I’ve always been one of those people who wished that they were good with plants. I try to remember to give them sun and water, but more often than not I forget about them until it’s too late. By the time I come across them, they’ve shriveled up and died, and it’s back to the store for another victim.
But by some miracle, I’ve started to have plants that actually stay alive. I feel like I’ve come a long way from my first houseplant experience back in the old apartment six years ago. I bought this little plant back in August before our Corn Roast Housewarming and put it in a Twine Wrapped Vase I’d made a few years ago. It sits in the hallway windowsill upstairs and seems to do well with sunshine and the occasional half glass of water I throw in there. Dare I say, it is actually thriving.
Then I started taking care of this propos for my mom over the winter. It’s already doubled in size, so I got ambitious and bought a little succulent to go beside it.
This palm tree was a housewarming gift from my university roommates, and I got worried about it over the winter when it started to turn yellow and lose leaves, but I’ve been able to revive it as well.
And an impulse buy fern from the grocery store. My mom came to visit last week and asked me if it was real…because she knows me oh so well. I was quite proud to say that it was…and that I’d kept it alive for a whole two months. Ha!
This weekend I got a couple more little plants to put into pots around the house. At $2.50 each, if they bite the dust I won’t feel so bad. I’m starting to feel like a bonafide plant person.
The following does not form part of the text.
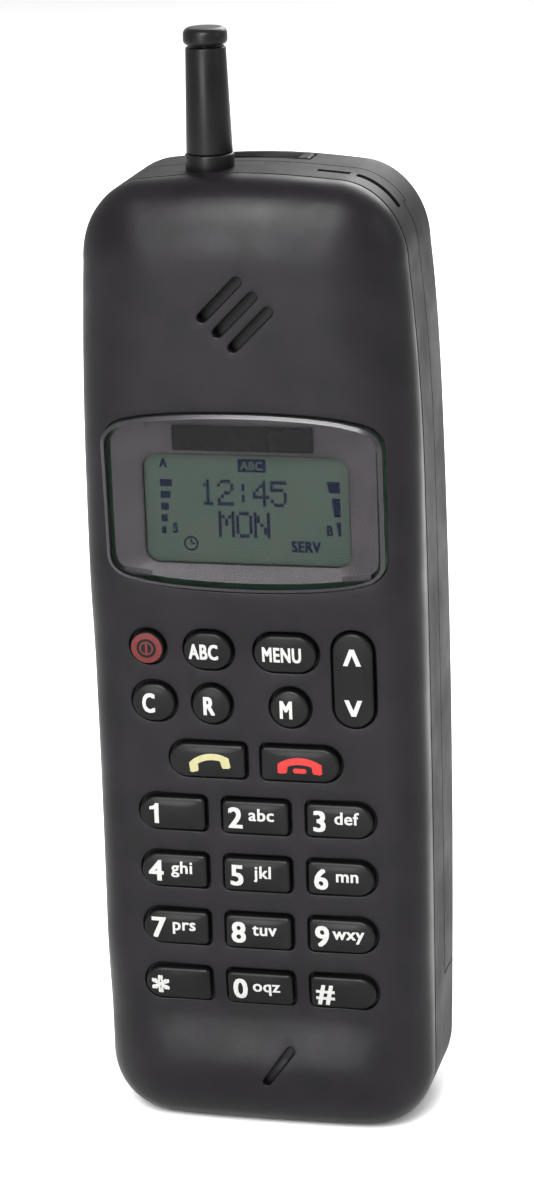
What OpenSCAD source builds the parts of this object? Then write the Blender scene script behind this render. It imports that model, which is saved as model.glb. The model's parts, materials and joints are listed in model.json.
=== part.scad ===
// Early hand-held mobile telephone, standing upright on its lower end.
// +Z runs up the phone, -Y is the keypad side, X is to the right of someone facing the keypad.
// The face is a shallow hollow arc, the back a shallow bulge, so the phone bows like a handset.

/* [Body] */
// Width of the body
body_w = 59; // [58:0.5:62]
// Height of the body without the aerial
body_h = 171.5; // [168:0.5:175]
// Depth from the face to the back at mid height
body_d = 40.9; // [40:0.1:42]
// Radius of the hollow arc of the face, seen from the side
face_r = 950; // [800:10:1100]
// Radius of the bulging arc of the back, seen from the side
back_r = 430; // [400:10:500]
// Height at which both arcs have their middle
bow_z = 83; // [78:1:88]
// Wall of the front cover
cover_wall = 1.8; // [1.6:0.1:2]
// Wall of the rear housing
housing_wall = 2; // [1.8:0.1:2.2]
// Depth of the front cover's side walls
cover_depth = 10.5; // [10:0.1:11]
// Depth from the face to the battery's joint line
battery_line = 19.7; // [19.4:0.1:20]
// Height of the housing's full-depth lower block
foot_h = 24; // [22:0.5:26]
// Height above which the battery's joint line steps back
step_z = 165; // [163:0.5:166]
// How far the joint line steps back there
step_d = 2; // [1.5:0.1:2.2]

/* [Keys] */
// Height of a number key
key_h = 6; // [5.6:0.1:6.2]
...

Even our front flower bed it starting to come back. Now, granted Mother Nature takes care of most of it with sun and rain, but I did the pruning, mulching and black fabric last fall before the cold weather hit and by some miracle I didn’t kill everything off.
I can hardly wait for those peony bushes to start to come up and give us these incredibly beautiful dark pink blooms again.
My other favourite springtime bloom is lilacs, as they almost always come out around my birthday at the end of May. It’s encouraging to see new shoots on this bush!
So, of course I got ambitious and thought if I can keep all these plants alive in our house, surely I can grow some seedlings, right? I mean, Kindergarten classes do this stuff. So I bought this hex cube tray and the appropriate seed starter mix from the hardware store on the advice of the nice sales lady there.
I watered it, planted the seeds as recommended and put the dome on it, eagerly anticipating new shoots any day now. I waited…and waited…and waited…
Finally some stuff came up, but most of it died within the first day. I was so sad. Of the hundreds of seeds I planted, maybe 30% came up. The rest died up, rotted or just ignored me completely.
Thankfully these Thunbergia came up the quickest. We planted this last year by the chicken coop and they loved it.
It gave them some dappled light along one wall of the chicken coop and kept them cool. The flowers that bravely made their way through the chicken wire were quickly made into a safe snack for the chickens. There is nothing they love more than tearing apart flowers.
So now I’m left with trying to keep these few sad wimpy seedlings alive. Thankfully my mom had backups and has already planted them in new seeding pots…at her house…where they have a much better chance of surviving. Oh well, I’m a work in progress!
Julie says
I have a greenish thumb, although I have no luck with flowering indoor plants. Either they die or never flower!